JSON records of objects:
---
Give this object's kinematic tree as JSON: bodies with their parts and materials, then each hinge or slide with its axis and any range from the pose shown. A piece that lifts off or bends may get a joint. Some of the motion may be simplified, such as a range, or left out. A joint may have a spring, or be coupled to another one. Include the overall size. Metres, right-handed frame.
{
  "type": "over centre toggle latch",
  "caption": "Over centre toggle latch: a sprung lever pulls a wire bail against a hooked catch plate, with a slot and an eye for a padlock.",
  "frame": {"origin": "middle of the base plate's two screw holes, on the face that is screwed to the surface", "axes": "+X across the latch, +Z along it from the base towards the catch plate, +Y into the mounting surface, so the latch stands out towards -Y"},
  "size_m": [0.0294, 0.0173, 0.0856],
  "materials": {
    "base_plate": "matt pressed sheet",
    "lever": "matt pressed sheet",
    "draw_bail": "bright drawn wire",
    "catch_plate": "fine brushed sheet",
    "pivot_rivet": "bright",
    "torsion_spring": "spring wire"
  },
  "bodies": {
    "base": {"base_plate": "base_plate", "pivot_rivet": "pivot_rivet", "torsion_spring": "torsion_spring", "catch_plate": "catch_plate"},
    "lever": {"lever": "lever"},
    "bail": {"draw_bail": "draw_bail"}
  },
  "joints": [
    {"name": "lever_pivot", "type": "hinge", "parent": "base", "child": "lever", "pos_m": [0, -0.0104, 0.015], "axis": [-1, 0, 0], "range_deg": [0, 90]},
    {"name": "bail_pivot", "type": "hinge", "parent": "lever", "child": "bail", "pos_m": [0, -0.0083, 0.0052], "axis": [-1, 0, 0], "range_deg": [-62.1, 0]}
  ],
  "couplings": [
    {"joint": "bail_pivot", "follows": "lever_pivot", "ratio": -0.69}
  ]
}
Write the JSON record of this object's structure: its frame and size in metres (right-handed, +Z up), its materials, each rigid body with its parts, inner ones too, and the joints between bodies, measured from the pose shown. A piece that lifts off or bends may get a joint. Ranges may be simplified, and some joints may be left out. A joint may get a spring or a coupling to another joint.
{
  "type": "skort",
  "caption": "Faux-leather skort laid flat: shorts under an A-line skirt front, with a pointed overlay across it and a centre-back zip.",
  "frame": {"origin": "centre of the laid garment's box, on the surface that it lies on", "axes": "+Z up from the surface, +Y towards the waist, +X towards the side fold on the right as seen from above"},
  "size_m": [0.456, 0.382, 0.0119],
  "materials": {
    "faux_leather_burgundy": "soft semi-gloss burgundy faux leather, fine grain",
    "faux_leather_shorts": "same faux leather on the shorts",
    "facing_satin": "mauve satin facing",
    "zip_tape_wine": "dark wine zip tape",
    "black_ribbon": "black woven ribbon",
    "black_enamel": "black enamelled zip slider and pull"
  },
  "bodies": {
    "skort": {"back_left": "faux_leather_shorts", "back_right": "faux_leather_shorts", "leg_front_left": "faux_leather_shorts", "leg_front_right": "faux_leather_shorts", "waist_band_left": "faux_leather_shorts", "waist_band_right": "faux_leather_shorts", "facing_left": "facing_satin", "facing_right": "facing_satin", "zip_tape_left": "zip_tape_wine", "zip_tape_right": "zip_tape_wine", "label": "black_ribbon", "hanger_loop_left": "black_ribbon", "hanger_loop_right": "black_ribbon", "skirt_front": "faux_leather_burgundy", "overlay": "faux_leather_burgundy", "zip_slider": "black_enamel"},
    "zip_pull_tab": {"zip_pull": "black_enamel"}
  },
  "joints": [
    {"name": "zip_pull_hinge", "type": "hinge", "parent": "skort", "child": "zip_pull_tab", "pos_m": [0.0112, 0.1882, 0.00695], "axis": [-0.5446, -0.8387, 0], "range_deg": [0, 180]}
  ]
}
---
WHAT TO PRODUCE:
Your task is to repeat every line exactly.

CORRECT RESPONSE:
Give this object's kinematic tree as JSON: bodies with their parts and materials, then each hinge or slide with its axis and any range from the pose shown. A piece that lifts off or bends may get a joint. Some of the motion may be simplified, such as a range, or left out. A joint may have a spring, or be coupled to another one. Include the overall size. Metres, right-handed frame.
{
  "type": "over centre toggle latch",
  "caption": "Over centre toggle latch: a sprung lever pulls a wire bail against a hooked catch plate, with a slot and an eye for a padlock.",
  "frame": {"origin": "middle of the base plate's two screw holes, on the face that is screwed to the surface", "axes": "+X across the latch, +Z along it from the base towards the catch plate, +Y into the mounting surface, so the latch stands out towards -Y"},
  "size_m": [0.0294, 0.0173, 0.0856],
  "materials": {
    "base_plate": "matt pressed sheet",
    "lever": "matt pressed sheet",
    "draw_bail": "bright drawn wire",
    "catch_plate": "fine brushed sheet",
    "pivot_rivet": "bright",
    "torsion_spring": "spring wire"
  },
  "bodies": {
    "base": {"base_plate": "base_plate", "pivot_rivet": "pivot_rivet", "torsion_spring": "torsion_spring", "catch_plate": "catch_plate"},
    "lever": {"lever": "lever"},
    "bail": {"draw_bail": "draw_bail"}
  },
  "joints": [
    {"name": "lever_pivot", "type": "hinge", "parent": "base", "child": "lever", "pos_m": [0, -0.0104, 0.015], "axis": [-1, 0, 0], "range_deg": [0, 90]},
    {"name": "bail_pivot", "type": "hinge", "parent": "lever", "child": "bail", "pos_m": [0, -0.0083, 0.0052], "axis": [-1, 0, 0], "range_deg": [-62.1, 0]}
  ],
  "couplings": [
    {"joint": "bail_pivot", "follows": "lever_pivot", "ratio": -0.69}
  ]
}
Write the JSON record of this object's structure: its frame and size in metres (right-handed, +Z up), its materials, each rigid body with its parts, inner ones too, and the joints between bodies, measured from the pose shown. A piece that lifts off or bends may get a joint. Ranges may be simplified, and some joints may be left out. A joint may get a spring or a coupling to another joint.
{
  "type": "skort",
  "caption": "Faux-leather skort laid flat: shorts under an A-line skirt front, with a pointed overlay across it and a centre-back zip.",
  "frame": {"origin": "centre of the laid garment's box, on the surface that it lies on", "axes": "+Z up from the surface, +Y towards the waist, +X towards the side fold on the right as seen from above"},
  "size_m": [0.456, 0.382, 0.0119],
  "materials": {
    "faux_leather_burgundy": "soft semi-gloss burgundy faux leather, fine grain",
    "faux_leather_shorts": "same faux leather on the shorts",
    "facing_satin": "mauve satin facing",
    "zip_tape_wine": "dark wine zip tape",
    "black_ribbon": "black woven ribbon",
    "black_enamel": "black enamelled zip slider and pull"
  },
  "bodies": {
    "skort": {"back_left": "faux_leather_shorts", "back_right": "faux_leather_shorts", "leg_front_left": "faux_leather_shorts", "leg_front_right": "faux_leather_shorts", "waist_band_left": "faux_leather_shorts", "waist_band_right": "faux_leather_shorts", "facing_left": "facing_satin", "facing_right": "facing_satin", "zip_tape_left": "zip_tape_wine", "zip_tape_right": "zip_tape_wine", "label": "black_ribbon", "hanger_loop_left": "black_ribbon", "hanger_loop_right": "black_ribbon", "skirt_front": "faux_leather_burgundy", "overlay": "faux_leather_burgundy", "zip_slider": "black_enamel"},
    "zip_pull_tab": {"zip_pull": "black_enamel"}
  },
  "joints": [
    {"name": "zip_pull_hinge", "type": "hinge", "parent": "skort", "child": "zip_pull_tab", "pos_m": [0.0112, 0.1882, 0.00695], "axis": [-0.5446, -0.8387, 0], "range_deg": [0, 180]}
  ]
}